The Life of a Medieval Doctor

The Life of a Medieval Doctor

Larry Holzwarth - September 16, 2019

The Life of a Medieval Doctor
Galen’s beliefs dominated medical thought in the early medieval period, though many were later proven wrong. Wikimedia

5. The influence of Galen both advanced and restrained the practice of medicine

Galen was a Greek surgeon and philosopher of the second century, widely considered the most advanced practitioner of the art of medicine of his day. Born into wealth, Galen was trained in anatomy and in the study of humors, and researched what became the fields of physiology, neurology, pharmacology, and many others while serving as the personal physician to several of the Emperors of Rome. During the Medieval period, Galen’s collected works were the definitive texts on human anatomy, though many of his postulations were wrong. Galen lived in a period when the dissection of a human body was forbidden, and he derived his theories on human anatomy from the dissection of animals, including pigs and monkeys.

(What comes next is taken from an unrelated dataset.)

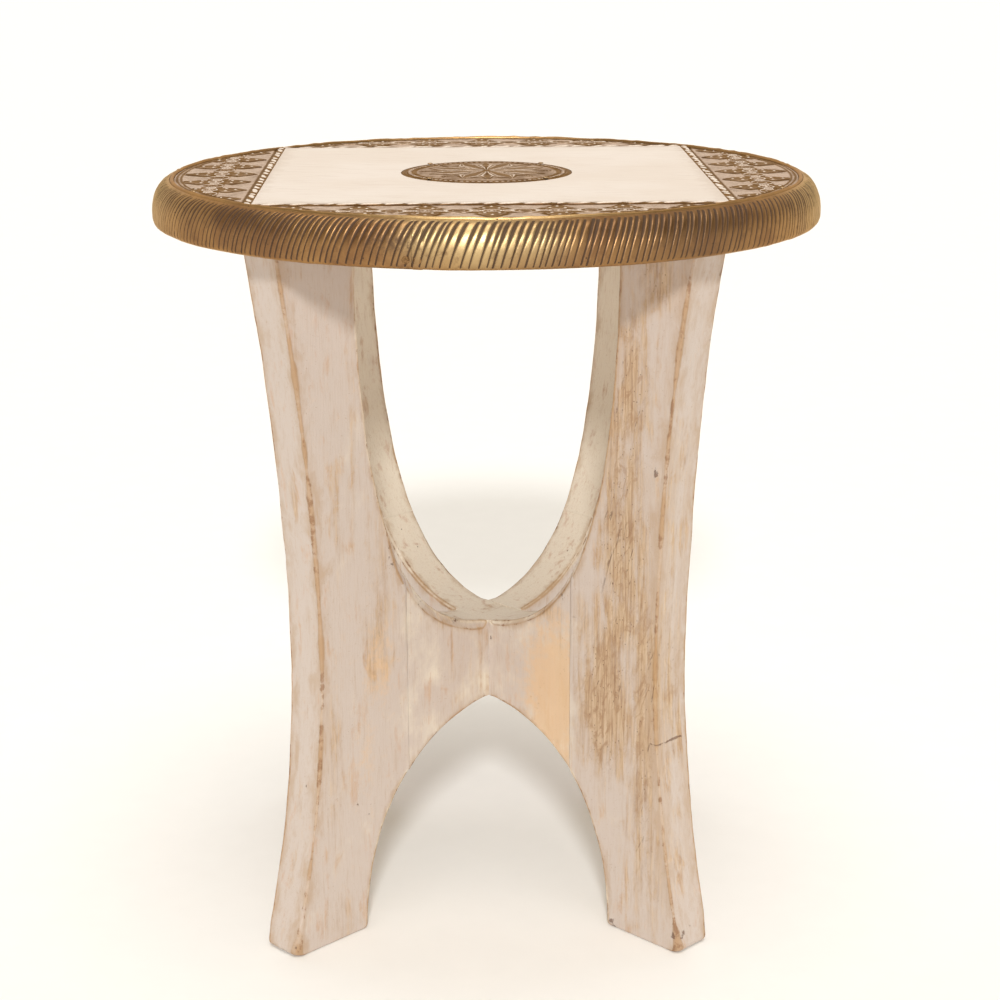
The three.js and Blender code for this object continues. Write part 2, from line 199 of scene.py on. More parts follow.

It was Galen who connected the human soul and the human heart. He believed that the soul, the source of emotion, resided in the heart, which was red as a result. He also believed that blood transported in the veins was sourced in the liver rather than the heart. Eventually, Galen grew to believe that the soul was divided into three parts; the rational soul resided in the brain; the spiritual soul in the heart; the soul responsible for the functions of the body was to be found in the liver. Galen was also a pioneer in the practice of psychotherapy, describing the means by which a counselor could free a patient of uncontrolled passions through discussion. In Galen’s view, a successful counselor had to be a male of advanced age, free from any such passions himself. Women were too ruled by emotion to qualify in his estimation.